14.   The respondent disagrees with the applicant’s position, and submits that the deposit of $3,000 was depleted by the groundwork required to create a website. The respondent describes having spent many hours engaged in creating a logo, the initial setup and of the website, the landing page design, and marketing strategy sessions. The respondent says she created the landing page, the actual website, a marketing strategy, and graphic design. The respondent submitted documents and images showing work done on the website.

15.   The respondent says that the timelines in the contract are dependent upon the client providing materials and edits in an efficient manner. She suggests that the applicant created delays in the process, and points to undated text messages in which a principal of the applicant says “no need to put the website online now” and “we know we delay the work” in support of this position. The respondent says that she should not have to return any funds to the applicant or be responsible for any other amounts. The respondent requested reimbursement of her tribunal fees of $25. The respondent did not bring a counterclaim against the applicant for cancelling the contract.

Issue One: Return of the Deposit

16.   In a claim such as this, an applicant bears the burden of proof on a balance of probabilities. The parties provided submissions and evidence in support of their positions. Although I have read these submissions in their entirety, I will refer only to the evidence necessary to provide context to my decision.

17.   As noted above, the contract between the parties did not address the possibility of the termination of the contract prior to its completion. I note that the completion dates in the contract are followed by asterisks; it is not clear what these symbols indicate. It would appear that the target completion dates, as well as the payment due dates, were not adhered to strictly by the parties before the applicant cancelled the contract. In any event, the terms of the contract do not contemplate the return of all or part of the funds paid from the applicant to the respondent upon cancellation. This is not a situation where a deposit was paid, nothing was done, and the respondent says the deposit was non-refundable. In this case, work was done under the contract.

18.    The landing page appears to be complete and the applicant does not take issue with this aspect of the agreement. Instead, the applicant focused on the fact that the website was not completed in order to enable it to launch its business. The contract document contemplates the creation of a website that “enables [the applicant] to test WISTO in Montreal” by February 15, 2018. It is not clear whether the testing phase is distinct from the launching of the business.

19.   I note that the contract did contemplate the completion of other work, such as a marketing strategy. The agreement did not provide an itemized breakdown of the various amounts attributable to each facet of the project, but rather identified a single amount for the website and marketing strategy. The timeline document provided by the respondent indicates that the bulk of this work was intended to be performed at the beginning of the project.

20.   The available evidence does not indicate that the parties could or would not have completed their obligations under the contract had it not been cancelled. Although there were communication issues and alleged errors in the draft work product, I am not satisfied that the respondent breached the contract. This is so despite the failure to meet the anticipated February 15, 2018 completion date, as the applicant indicated that it took responsibility for at least some of the delays.
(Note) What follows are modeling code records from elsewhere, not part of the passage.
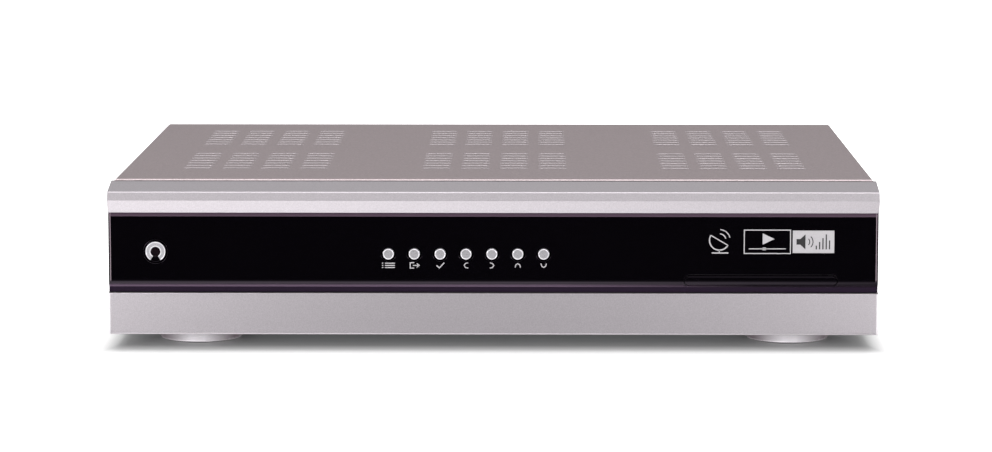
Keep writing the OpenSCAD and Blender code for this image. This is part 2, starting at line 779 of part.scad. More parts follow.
module chassis_tray() {
    card_way_w = slot_w + 4;
    card_way_h = 16;
    color(zinc) in_place() difference() {
        union() {
            block([-tray_half, upstand_u, tray_lift], [tray_half, rear_in, tray_top]);
            block([-tray_half, upstand_u, tray_lift], [tray_half, upstand_u + sheet_t, upstand_top]);
            block([-tray_half, rear_flange_u, tray_lift], [tray_half, rear_in, tray_lift + flange_rear_h]);
            for (s = [-1, 1]) translate([s * (tray_half - sheet_t / 2), 0, 0])
                block([-sheet_t / 2, upstand_u, tray_lift],
                      [sheet_t / 2, rear_in, tray_lift + flange_side_h]);
        }
        // ways of the card and of the ribbon cable
        translate([slot_x, 0, slot_z]) along_u(upstand_u - 1, upstand_u + sheet_t + 1)
            square([card_way_w, card_way_h], center = true);
        block([ribbon_x - ribbon_w / 2 - 3, upstand_u - 1, tray_top + 4],
              [ribbon_x + ribbon_w / 2 + 3, upstand_u + sheet_t + 1, ribbon_z + 4]);
        // screw holes
        for (s = [-1, 1], z = bezel_screw_zs)
            bar_u(cover_screw_r + screw_fit, upstand_u - 1, upstand_u + sheet_t + 1, s * bezel_screw_x, z);
        for (x = flange_screw_xs)
            bar_u(small_screw_r + screw_fit, rear_flange_u - 1, rear_in + 1, x, flange_screw_z);
        for (u = side_screw_us) bar_x(cover_screw_r + screw_fit, -case_w, case_w, u, side_screw_z);
        for (x = [-foot_x, foot_x], u = foot_us) translate([x, u, tray_lift - 1])
            cylinder(r = foot_screw_r + screw_fit, h = sheet_t + 2);
        // cooling slots under the boards
        translate([0, 0, tray_lift - 1]) linear_extrude(sheet_t + 2)
            for (x = tray_vent_xs, i = [-4 : 4])
                translate([x, case_u + case_d / 2 + i * tray_vent_pitch])
                    stadium(tray_vent_len, tray_vent_w);
    }
}

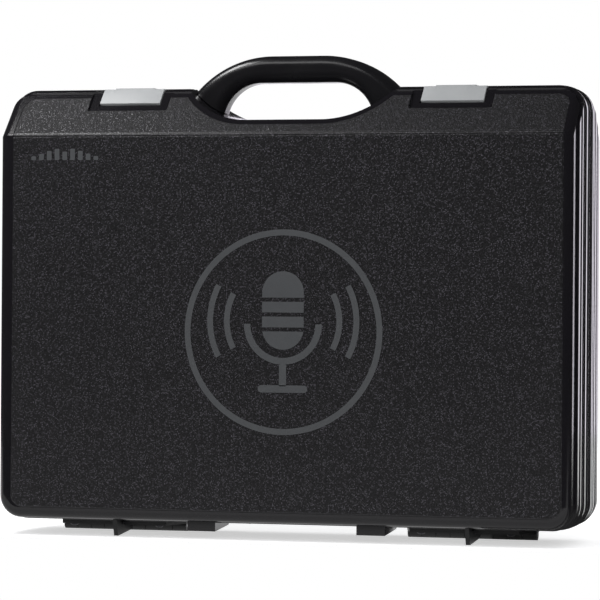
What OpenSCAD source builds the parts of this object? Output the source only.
// Moulded plastic carry case with a hinged lid, for microphones and their receiver.
// It stands upright on its hinge edge with the handle on top. X is across the lid, Y goes back from
// the lid (-Y) to the base (+Y), and the two halves meet at Y = 0. Z = 0 is the ground.

/* [Case body] */
// Width of each half's body, without the rim band
case_w = 440; // [380:1:560]
// Height of each half's body, without the rim band
case_h = 323; // [300:1:420]
// Depth of each half, from the parting plane to its face
half_d = 57.5; // [52:0.5:75]
// Wall thickness of both halves
wall = 3; // [2:0.1:3.6]
// Radius of the body's corners, seen from the front
corner_r = 17; // [13:0.5:30]
// Rounding where a face turns into the side walls
face_round = 8; // [5:0.5:10]
// How far the top slope runs down and back from the rim
slope_h = 34; // [28:0.5:40]
// Width of the flattened edge above the top slope
slope_break = 2.6; // [1:0.1:4]
// Width of the flattened edge at the slope's foot
crease_break = 1; // [0.3:0.1:1.5]
// How much smaller the slope's side rounding is than the face's
slope_round_less = 0.8; // [0.5:0.1:1.5]

/* [Rim band] */
// How far the rim band stands out of the body
band_out = 2.5; // [1.5:0.1:4]
// Depth of the band on each half, along the sides and the bottom
band_d = 36; // [30:0.5:40]
// Depth of the band on each half, along the top
band_top_d = 20; // [18.5:0.5:24]
// Distance of the band's groove from the parting plane
groove_y = 17; // [12:0.5:18]
// Width of the band's groove
groove_w = 2.4; // [1:0.1:4]
// Depth of the band's groove
groove_depth = 1.1; // [0.5:0.1:1.5]
// Bevel of the band's edge at the parting plane
lip_bevel = 1; // [0.5:0.1:1.4]
// How far the base's wall is set in beside that bevel
base_lip = 0.9; // [0:0.1:1]
// Length of the base's tongue that goes into the lid
tongue_l = 3; // [2:0.1:5]
// Thickness of the tongue
tongue_t = 1.3; // [0.8:0.1:1.5]
// Clearance round the tongue
tongue_gap = 0.3; // [0.2:0.05:0.6]

/* [Handle] */
// Half length of the handle's straight top
handle_flat = 20; // [12:1:26]
// Radius of the handle's outer bends
handle_out_r = 80; // [70:1:90]
// Height of the handle's top above the band
handle_rise = 24.4; // [18:0.2:30]
// Thickness of the grip, seen from the front
grip_t = 20.3; // [15:0.1:24]
// Depth of the grip, front to back
grip_d = 26; // [22:0.5:32]
// Rounding along the grip's edges
grip_round = 8; // [5:0.5:9]
// Half length of the finger opening's straight part
finger_flat = 29; // [24:1:36]
// Radius of the finger opening's corners
finger_r = 30; // [26:1:34]
// Depth of the hand well in the top, below the band
well_depth = 25.7; // [20:0.5:30]
// Radius of the hand well's curved ends
well_r = 66; // [55:1:80]

/* [Latches] */
// Distance of each latch from the middle
latch_x = 125.1; // [110:0.1:140]
// Width of a latch
latch_w = 47.5; // [38:0.5:56]
// Thickness of a latch's plate
latch_t = 2.4; // [1.8:0.1:2.8]
// Width of the latch's raised middle
latch_pad_w = 30; // [20:1:34]
// Gap between a latch and the edges of its pocket
latch_gap = 0.8; // [0.5:0.1:2]
// How far the shallow recess round a latch reaches beside it
latch_recess_side = 7.6; // [4:0.2:10]
// Depth of that recess, square to the slope
latch_recess_d = 1.6; // [0.8:0.1:2]
// Radius of a latch's pin
latch_pin_r = 1.5; // [1:0.1:1.8]
// Clearance of the latch on its pin
latch_pin_gap = 0.08; // [0.05:0.01:0.1]
// Distance of the pin behind the parting plane
latch_pin_y = 8; // [7:0.1:9]

/* [Hinges] */
// Distance of each hinge from the middle
hinge_x = 135.9; // [120:1:150]
// Length of a hinge
hinge_l = 98.5; // [80:1:120]
// Knuckles along a hinge
knuckles = 9; // [5:2:13]
// Radius of the knuckles
knuckle_r = 4.2; // [3.6:0.1:4.6]
// Gap between neighbouring knuckles
knuckle_gap = 0.4; // [0.2:0.1:0.8]
// Radius of a hinge pin
hinge_pin_r = 1.5; // [1:0.1:1.8]
// Clearance of the lid's knuckles on the pin
hinge_pin_gap = 0.08; // [0.05:0.01:0.1]
// Thickness of a hinge leaf
leaf_t = 2.6; // [2:0.1:3.4]
// How far a leaf reaches from the hinge axis
leaf_reach = 30; // [28:1:34]
// How much shorter a leaf's far edge is at each end
leaf_taper = 8; // [2:0.5:10]
// Distance of a hinge's standing fin from its middle
fin_shift = 5.8; // [0:0.1:8]
// Thickness of a standing fin
fin_t = 3.2; // [2.4:0.1:5]
// Distance of a fin's tip from the parting plane
fin_y = 42; // [38:1:46]

/* [Stand blocks] */
// Middle of the blocks between the hinges, left and right
block_x = [-61.5, 69.2];
// Width of a stand block
block_w = 21.7; // [14:0.1:28]
// Height of a block's low front edge above the ground
block_ground_gap = 5.3; // [4:0.1:7]

/* [Screws] */
// Radius of the screws' shanks
screw_r = 1.6; // [1.2:0.1:1.9]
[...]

21.   I find that the applicant has not established that the respondent’s work had no value. Although incomplete, the website features images and content including sample blog entries. Further, the respondent produced work product in the areas of graphic design and marketing information (including a script for attracting businesses). The applicant has not shown that this work cannot be used in a future launch or, in the case of a website, completed by an alternate service provider.

22.   The respondent relied upon the agreement and invested time in the project before the applicant’s decision to cancel the contract. As discussed, I am satisfied that the applicant received a benefit from the respondent’s work. The applicant paid just under 40% of the sum payable for the website portion of the project. I find the respondent completed about half of the work contemplated by the agreement. I am satisfied that the amount paid is reasonable compensation for the work performed. I find that the respondent is entitled to retain the funds paid to her by the applicant.

23.   I find that the applicant has not met its burden of proof, and that it is not entitled to the return of any portion of the money paid to the respondent.

Issue Two: Acknowledgment of Damages

24.   The applicant also requests an order that the respondent acknowledge the damages associated with the failure to complete the website on time. The applicant mentioned the amount of $1,000 in damages, but no evidence was provided to support this claim. Further, the evidence does not establish what steps, if any, the applicant undertook in order to minimize its losses. I find that the evidence does not support the alleged damages. As the claim is not proven, I decline to make the order sought.

25.   It is not clear to me whether the applicant also seeks an apology from the respondent. The tribunal generally does not order apologies because forced apologies are not productive or helpful. I see no reason to deviate from that practice here. If the applicant seeks this form of acknowledgement, I would decline to make such an order.

26.   Under section 49 of the Act, and tribunal rules, the tribunal will generally order an unsuccessful party to reimburse a successful party for tribunal fees and reasonable dispute-related expenses. I see no reason in this case not to follow that general rule. The applicant’s claim for reimbursement of tribunal fees is dismissed. I find the respondent is entitled to reimbursement of $25 in tribunal fees that she paid.

ORDERS

27.  I dismiss the applicant’s claims.

28.  Within 30 days of the date of this order, I order the applicant to pay the respondent a total of $25 for tribunal fees. The respondent is entitled to post-judgment interest on this amount, as applicable.

29.  Under section 48 of the Act, the tribunal will not provide the parties with the Order giving final effect to this decision until the time for making a notice of objection under section 56.1(2) has expired and no notice of objection has been made. The time for filing a notice of objection is 28 days after the party receives notice of the tribunal’s final decision.

30.  Under section 58.1 of the Act, a validated copy of the tribunal’s order can be enforced through the Provincial Court of British Columbia. A tribunal order can only be enforced if it is an approved consent resolution order, or, if no objection has been made and the time for filing a notice of objection has passed. Once filed, a tribunal order has the same force and effect as an order of the Provincial Court of British Columbia.